Recalculate your calendar in these situations:
- At the start of every week: identify the next cluster of earnings, inflation data, policy events, and rebalance dates.
- Before opening new swing positions: check whether a major catalyst falls within your intended holding window.
- When volatility regimes change: an event that mattered little in a calm tape may matter much more in a stressed one.
- When benchmarks or rates move sharply: a shift in yields, index levels, or sector leadership can change how the market interprets the same event.
- When your watchlist changes: a new sector focus should bring a new catalyst map.
- At the start of earnings season and at quarter-end: these periods often reset the event landscape.

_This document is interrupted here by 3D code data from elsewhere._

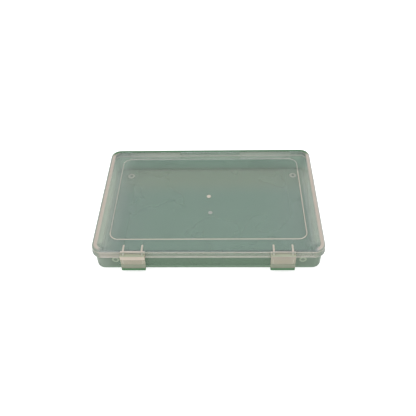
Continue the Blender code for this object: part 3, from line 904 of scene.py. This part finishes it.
def latch_outline():
    """A latch from the side: pivot block, plate, flared finger lip with a rolled edge, hook."""
    box, latch = settings().box, settings().latch
    inner = latch.face - latch.plate
    pivot_out = box.middle - box.depth / 2 - PIVOT_AXIS.y
    nose = -(pivot_out + tray_inset(PIVOT_AXIS.z - latch.hook_drop)) + latch.hook_gap
    roll = (latch.roll_out, -(latch.height - latch.back - latch.roll))
    flare = (latch.face, -latch.flare)
    hook_root = -latch.hook_drop - latch.hook_root
    flare_touch = tangent_angle(flare, roll, latch.roll, -1)
    inner_touch = tangent_angle((inner, hook_root), roll, latch.roll, 1) - 360
    corner = (latch.front - latch.edge, latch.back - latch.edge)
    points = arc((0, 0), latch.back, 180, 90, EDGE_STEPS * 2)
    points += arc(corner, latch.edge, 90, 0, EDGE_STEPS)
    points += [(latch.front, -latch.block + latch.front - latch.face), (latch.face, -latch.block)]
    points += [flare] + arc(roll, latch.roll, flare_touch, inner_touch, ROUND_STEPS // 2)
    points += [
        (inner, hook_root), (nose, -latch.hook_drop - latch.hook), (nose, -latch.hook_drop),
        (inner, -latch.hook_drop), (inner, -latch.block), (-latch.back, -latch.block),
    ]
    return outward(points)


def slot_outline():
    """The room that an ear needs in the block as the latch turns from shut to open."""
    box, latch = settings().box, settings().latch
    half_neck = latch.ear_neck / 2 + box.gap
    radius = latch.ear_radius + box.gap
    leave = angle_at(half_neck / radius)
    past = latch.back + box.gap
    points = arc((0, 0), radius, -180 + leave, 90 - leave, ROUND_STEPS)
    return outward(points + [(half_neck, past), (-past, past), (-past, -half_neck)])


def tongue(half, top, low, radius):
    """A front outline with square upper corners and round lower ones."""
    right = arc((half - radius, low + radius), radius, 0, -90, EDGE_STEPS)
    left = [(-x, z) for x, z in reversed(right)]
    return [(-half, top), (half, top)] + right + left


def cut_both_sides(outline, width, out):
    """Cuts of one side outline, on both sides of a latch."""
    return [
        ("DIFFERENCE", moved(prism(outline, width, 0), (side * out, 0, 0))) for side in (-1, 1)
    ]


def latch_mesh(name):
    """A latch at the middle of the box's front."""
    box, latch = settings().box, settings().latch
    past = box.gap
    inner = latch.face - latch.plate
    pivot_out = box.middle - box.depth / 2 - PIVOT_AXIS.y
    ahead = PIVOT_AXIS.y - latch.roll_out - latch.roll - past
    far = -(pivot_out + settings().tray.base_inset + past)
    behind = PIVOT_AXIS.y + pivot_out + settings().tray.base_inset + past
    head = PIVOT_AXIS.z + latch.back
    front = tongue(latch.width / 2, head + past, head - latch.height - past, latch.corner)
    pad = tongue(
        latch.width / 2 - latch.pad_inset, PIVOT_AXIS.z - latch.block / 2,
        PIVOT_AXIS.z - latch.flare, latch.pad_corner,
    )
    pad_body = front_prism(pad, PIVOT_AXIS.y - latch.face - latch.pad_rise,
                           PIVOT_AXIS.y - latch.face + latch.plate / 2)
    hook_top, hook_low = past - latch.hook_drop, -latch.hook_drop - latch.hook_root
    beside = outward([(inner, hook_low), (far, hook_low), (far, hook_top), (inner, hook_top)])
    beside_x = latch.width / 2 - latch.hook_side / 2 + past / 2
    ear_x = latch.width / 2 - latch.ear_inset
    body = prism(latch_outline(), latch.width + 2 * past, 0)
    return combined(name, body, [
        ("INTERSECT", front_prism(front, ahead, behind)),
        *cut_both_sides(beside, latch.hook_side + past, beside_x),
        ("UNION", pad_body),
        *cut_both_sides(slot_outline(), latch.ear + 2 * past, ear_x),
        ("DIFFERENCE", rod(PIVOT_AXIS, latch.pin_radius + past, latch.width + 2 * past)),
    ])


class CRAFTBOX_OT_latches(bpy.types.Operator):
    """Make the two clip latches"""

    bl_idname = "craft_box.latches"
    bl_label = "Latches"

    def execute(self, context):
        for side, pivot in PIVOTS.items():
            material = latch_material(side)
            mesh = latch_mesh(side)
            mesh.transform(Matrix.Translation((pivot.x, 0, 0)))
            node = "latch_" + side
            finish_piece(
                node + "_moulding", mesh, material, node + "_body", node
            )
        return {"FINISHED"}


# Pins


class CRAFTBOX_OT_pins(bpy.types.Operator):
    """Make the four wire pins that the lid and the latches turn on"""

    bl_idname = "craft_box.pins"
    bl_label = "Pins"

    def execute(self, context):
        box, hinge, latch = settings().box, settings().hinge, settings().latch
        material = steel_material()
        kinds = (
            ("hinge", HINGE_AXIS, hinge, box.width / 2 - hinge.inset, "tray_body"),
            ("latch", PIVOT_AXIS, latch, LATCH_PITCH / 2, "lid_body"),
        )
        for side, sign in (("left", -1), ("right", 1)):
            for kind, axis, sizes, out, body in kinds:
                long = sizes.width - 2 * sizes.pin_recess
                wire = moved(rod(axis, sizes.pin_radius, long, box.softening), (sign * out, 0, 0))
                finish_piece(f"{kind}_wire_{side}", mesh_of(wire, side), material, body,
                             f"{kind}_pin_{side}")
        return {"FINISHED"}


# Materials

PLASTIC_IOR = 1.49
FACING_GLOSS = 0.04
GRAZING_GLOSS = 0.12
TRAY_EDGE_HAZE = 0.3
LID_EDGE_HAZE = 0.2
BAND_LEAN = 0.004  # how far in the lid's pale bands move for each metre to the right


def empty_graph(owner):
    """The emptied graph of a material or a world."""
    owner.use_nodes = True
    owner.node_tree.nodes.clear()
    return Graph(owner.node_tree)


def new_material(name):
    """A material with an empty node tree, as the material and its graph."""
    material = bpy.data.materials.new(name)
    return material, empty_graph(material)


def mix(graph, factor, first, second):
    """A shader between two shaders."""
    return graph.node("ShaderNodeMixShader", None, {"Fac": factor, 1: first, 2: second})


def show(graph, shader, kind="ShaderNodeOutputMaterial"):
    """Make a shader what the material, or the world, shows."""
    out = graph.tree.nodes.new(kind)
    graph.tree.links.new(shader.socket, out.inputs["Surface"])


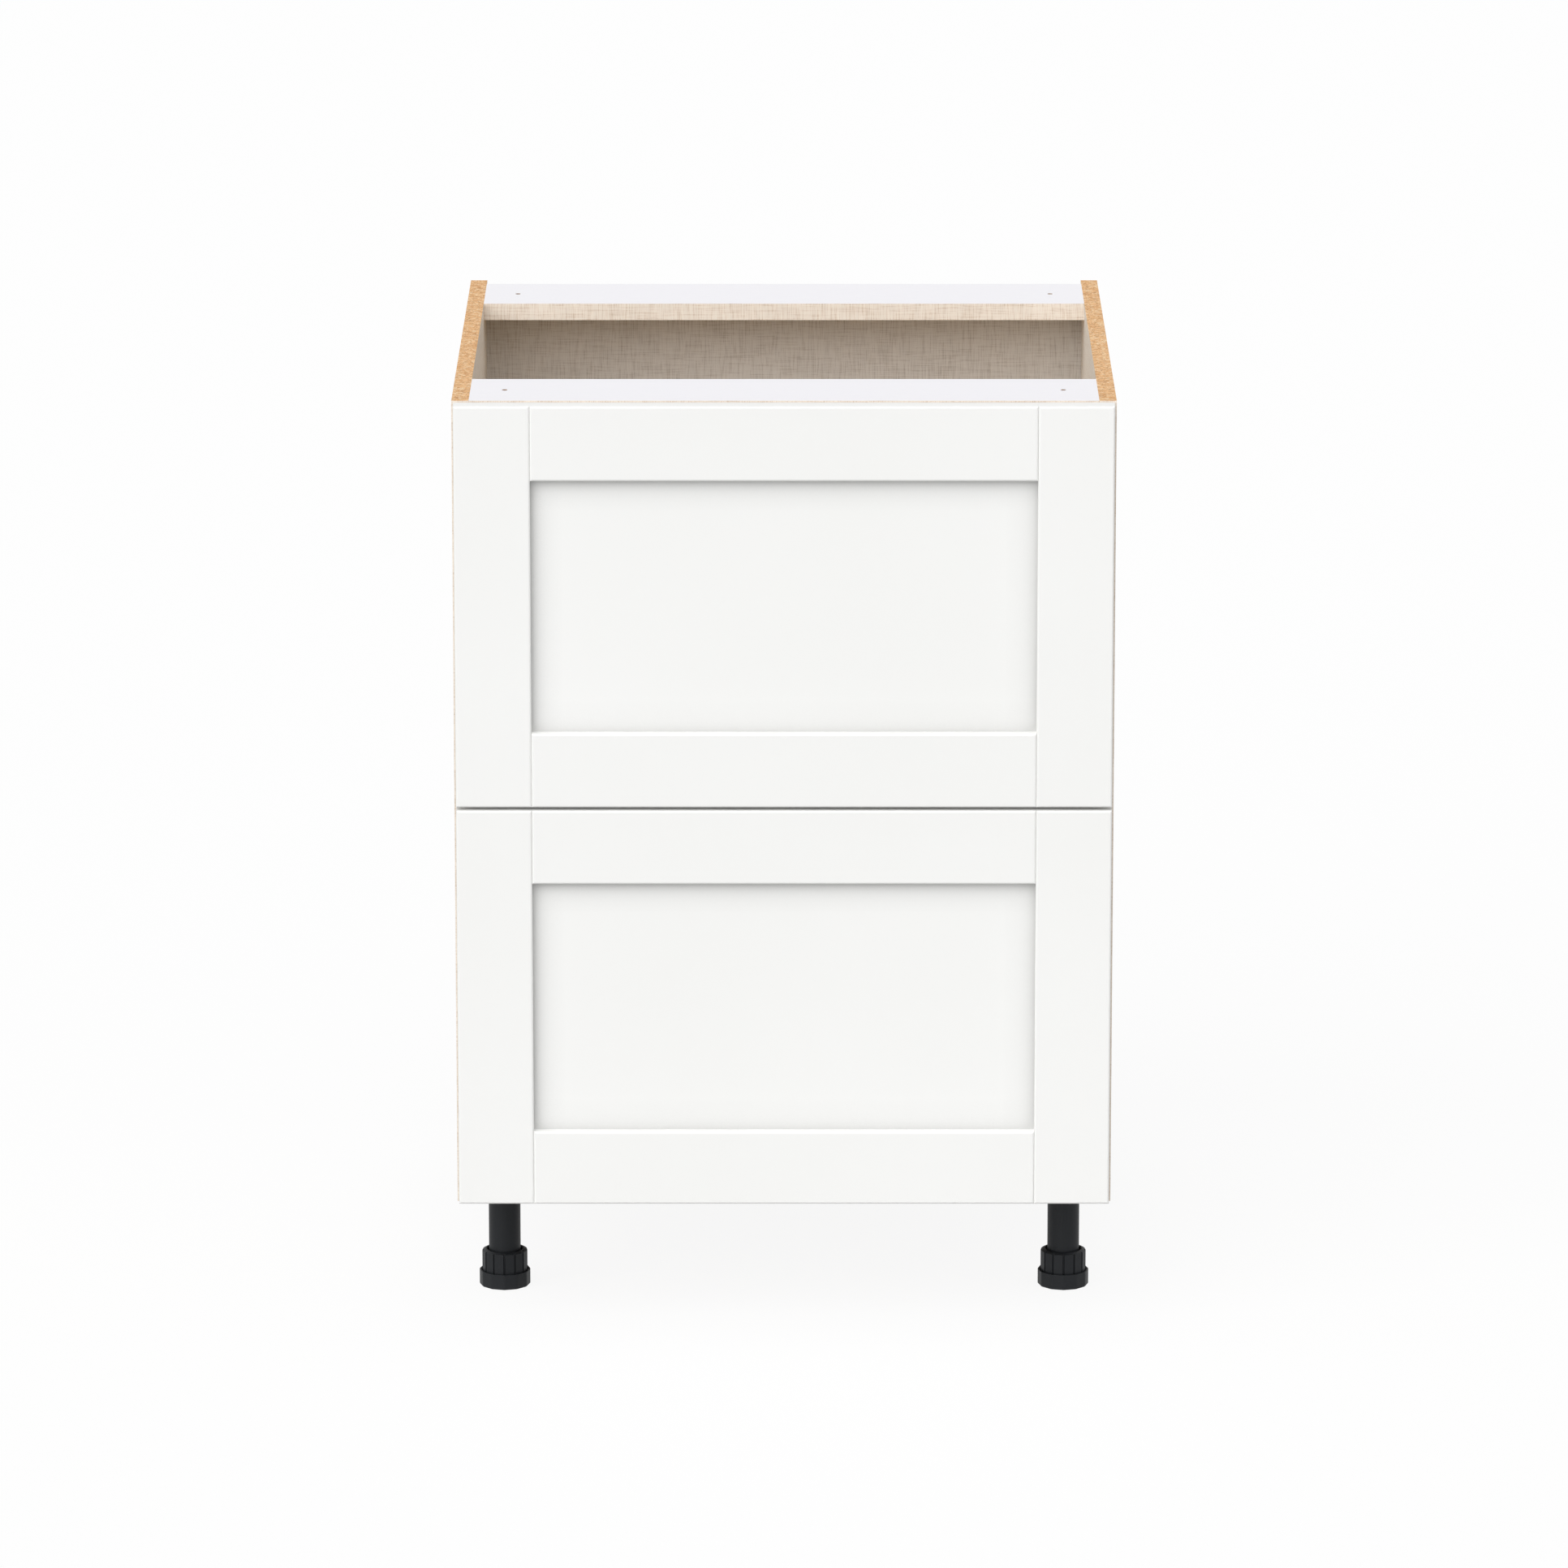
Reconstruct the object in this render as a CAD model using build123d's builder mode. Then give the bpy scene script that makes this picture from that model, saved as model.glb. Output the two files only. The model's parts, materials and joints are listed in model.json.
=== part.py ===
from build123d import *
import math
import os

# Frameless base cabinet with two framed drawer fronts, on four adjustable legs.
# Millimetres. X is the width with 0 in the middle, the fronts face -Y, Z starts at the floor.

# ---------------------------------------------------------------- carcass sizes
CABINET_WIDTH = 609.6
CARCASS_HEIGHT = 762.0
LEG_HEIGHT = 114.3
SIDE_DEPTH = 590.0
BOARD = 15.9
BAND = 1.0
BAND_GAP = 0.1
RAIL_DEPTH = 101.6
SIDE_OVERHANG = 19.4

FRONT_THICK = 19.0
FRONT_GAP = 2.0

HALF_WIDTH = CABINET_WIDTH / 2
INNER_X = HALF_WIDTH - BOARD
FRONT_FACE_Y = -(SIDE_DEPTH + FRONT_THICK + FRONT_GAP) / 2
FRONT_BACK_Y = FRONT_FACE_Y + FRONT_THICK
CARCASS_Y = FRONT_BACK_Y + FRONT_GAP
BOARD_Y = CARCASS_Y + BAND
SIDE_BACK_Y = CARCASS_Y + SIDE_DEPTH
PANEL_BACK_Y = SIDE_BACK_Y - SIDE_OVERHANG
PANEL_FRONT_Y = PANEL_BACK_Y - BOARD
PANEL_MID_Y = PANEL_BACK_Y - BOARD / 2
BACK_RAIL_Y = PANEL_BACK_Y - RAIL_DEPTH

BASE_Z = LEG_HEIGHT
FLOOR_Z = BASE_Z + BOARD
BOTTOM_MID_Z = BASE_Z + BOARD / 2
TOP_Z = BASE_Z + CARCASS_HEIGHT
RAIL_Z = TOP_Z - BOARD
RAIL_MID_Z = TOP_Z - BOARD / 2

# ---------------------------------------------------------------- carcass fixings
FIT = 0.05
WORKTOP_HOLE_X = 257.2
WORKTOP_HOLE_R = 2.5
WORKTOP_HOLE_FRONT_Y = CARCASS_Y + RAIL_DEPTH / 2
WORKTOP_HOLE_BACK_Y = PANEL_BACK_Y - RAIL_DEPTH / 2

SCREW_HEAD_R = 5.0
HEX_R = 2.0
HEX_DEEP = 3.0
SCREW_NECK_R = 3.5
SCREW_CORE_R = 2.5
SCREW_LENGTH = 50.0
CARCASS_SCREWS = [
    (-230.0, BOTTOM_MID_Z),
    (20.0, BOTTOM_MID_Z),
    (250.0, BOTTOM_MID_Z),
    (-262.0, RAIL_MID_Z),
    (262.0, RAIL_MID_Z),
    (PANEL_MID_Y, 240.0),
    (PANEL_MID_Y, 495.0),
    (PANEL_MID_Y, 750.0),
]

DOWEL_R = 4.0
DOWEL_IN_SIDE = 12.0
DOWEL_IN_BOARD = 18.0
DOWEL_CHAMFER = 0.8
CARCASS_DOWELS = [
    (-105.0, BOTTOM_MID_Z),
    (135.0, BOTTOM_MID_Z),
    (-206.0, RAIL_MID_Z),
    (208.0, RAIL_MID_Z),
    (PANEL_MID_Y, 367.0),
    (PANEL_MID_Y, 622.0),
]
BACK_DOWELS_X = [-200.0, 0.0, 200.0]
BACK_DOWEL_DOWN = 10.0
BACK_DOWEL_UP = 20.0

# ---------------------------------------------------------------- drawer fronts
FRONT_REVEAL = 2.0
FRONT_HEIGHT = 377.5
DRAWER_PITCH = FRONT_HEIGHT + 3.0
LOWER_FRONT_Z = BASE_Z + 3.0
FRONT_X = HALF_WIDTH - FRONT_REVEAL
STILE = 70.0
PANEL_SET_BACK = 9.5
PANEL_THICK = 6.0
GROOVE_DEPTH = 8.0
PANEL_SLACK = 0.5
EDGE_ROUND = 2.0

GROOVE_FRONT_Y = FRONT_FACE_Y + PANEL_SET_BACK
GROOVE_BACK_Y = GROOVE_FRONT_Y + PANEL_THICK
FRAME_X = FRONT_X - STILE

BUMPER_R = 4.0
BUMPER_THICK = 1.8
BUMPER_X = INNER_X + BOARD / 2
BUMPER_FROM_EDGE = 14.0

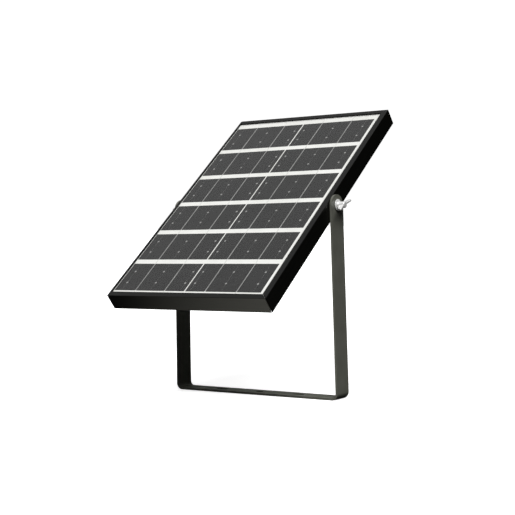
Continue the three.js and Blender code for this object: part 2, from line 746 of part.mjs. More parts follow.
function addHingeHardware(parent) {
  const sides = [
    { name: "right", turn: 0, wingTurn: RIGHT_WING_TURN_DEG },
    { name: "left", turn: Math.PI, wingTurn: LEFT_WING_TURN_DEG },
  ];
  for (const side of sides) {
    const pair = new THREE.Group();
    pair.rotation.z = side.turn;
    parent.add(pair);
    addPart(pair, `${side.name}_washer`, makeWasher(), materials.steel).position.x = armOuterX;
    const screw = makeWingScrew(side.wingTurn);
    addPart(pair, `${side.name}_wing_screw`, screw, materials.steel).position.x = armOuterX;
  }
}

const panel = new THREE.Group();
panel.position.set(0, 0, HINGE_HEIGHT);
panel.rotation.x = THREE.MathUtils.degToRad(TILT_DEG);
addFrame(panel);
addLaminate(panel);
addJunctionBox(panel);
addHingeHardware(panel);

const assembly = new THREE.Group();
addPart(assembly, "u_bracket", makeBracket(), materials.bracketPaint);
assembly.add(panel);

export default assembly;
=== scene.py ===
import json
import math

import bmesh
import bpy
from mathutils import Matrix, Vector


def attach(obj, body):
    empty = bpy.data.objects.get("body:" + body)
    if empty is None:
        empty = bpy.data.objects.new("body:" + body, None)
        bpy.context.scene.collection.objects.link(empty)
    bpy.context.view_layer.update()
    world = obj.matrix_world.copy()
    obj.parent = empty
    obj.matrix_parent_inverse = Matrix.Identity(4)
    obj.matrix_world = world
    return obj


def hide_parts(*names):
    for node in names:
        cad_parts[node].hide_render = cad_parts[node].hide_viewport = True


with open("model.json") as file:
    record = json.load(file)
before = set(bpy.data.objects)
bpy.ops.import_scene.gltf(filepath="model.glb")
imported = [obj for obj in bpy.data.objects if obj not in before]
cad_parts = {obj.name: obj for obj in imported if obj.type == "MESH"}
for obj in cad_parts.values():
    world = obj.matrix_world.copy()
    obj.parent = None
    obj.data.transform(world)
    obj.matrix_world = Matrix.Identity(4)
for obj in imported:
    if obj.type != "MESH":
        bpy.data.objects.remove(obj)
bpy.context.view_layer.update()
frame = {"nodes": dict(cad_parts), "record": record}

MM = 0.001
TILT = math.radians(38.2)
HINGE = Vector((0, 0, 0.201))
PANEL = Matrix.Translation(HINGE) @ Matrix.Rotation(TILT, 4, "X")
WORLD = Matrix.Identity(4)
SIDES = ("left", "right")
RIBBON_PLACES = ("inner", "outer")
CELL_ROWS = range(1, 7)
SHARP_ANGLE = math.radians(42)


# Materials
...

Keep the process practical. A good update routine takes 15 to 30 minutes, not hours. Here is a straightforward version:
- Refresh your list of scheduled events for the next two weeks.
- Mark the highest-risk dates on your trading calendar.
- Add notes for likely affected sectors and ETFs.
- Adjust position size rules and overnight exposure plans.
- Set alerts for event times and for the levels you care about most.
Finally, treat the calendar as part of risk management rather than prediction. It will not tell you whether the market goes up or down. It will tell you when the odds of abnormal movement, repricing, and headline sensitivity are higher than usual. That alone can improve decisions.
If you want to make your event process more reliable, pair this calendar with two habits: verify alerts before acting and review the outcome after the event. These companion guides can help: How to Verify and Act on Trading Alerts: Credibility Checks and Execution Rules and Broker Selection Guide for Active and Algorithmic Traders.
The best reason to revisit a catalyst calendar is simple: the inputs change. Earnings dates get updated, macro focus rotates, Fed communication shifts, and rebalance schedules come back into view each quarter. If you maintain the calendar as a living decision tool, it becomes one of the most useful low-effort pieces of trading infrastructure you can own.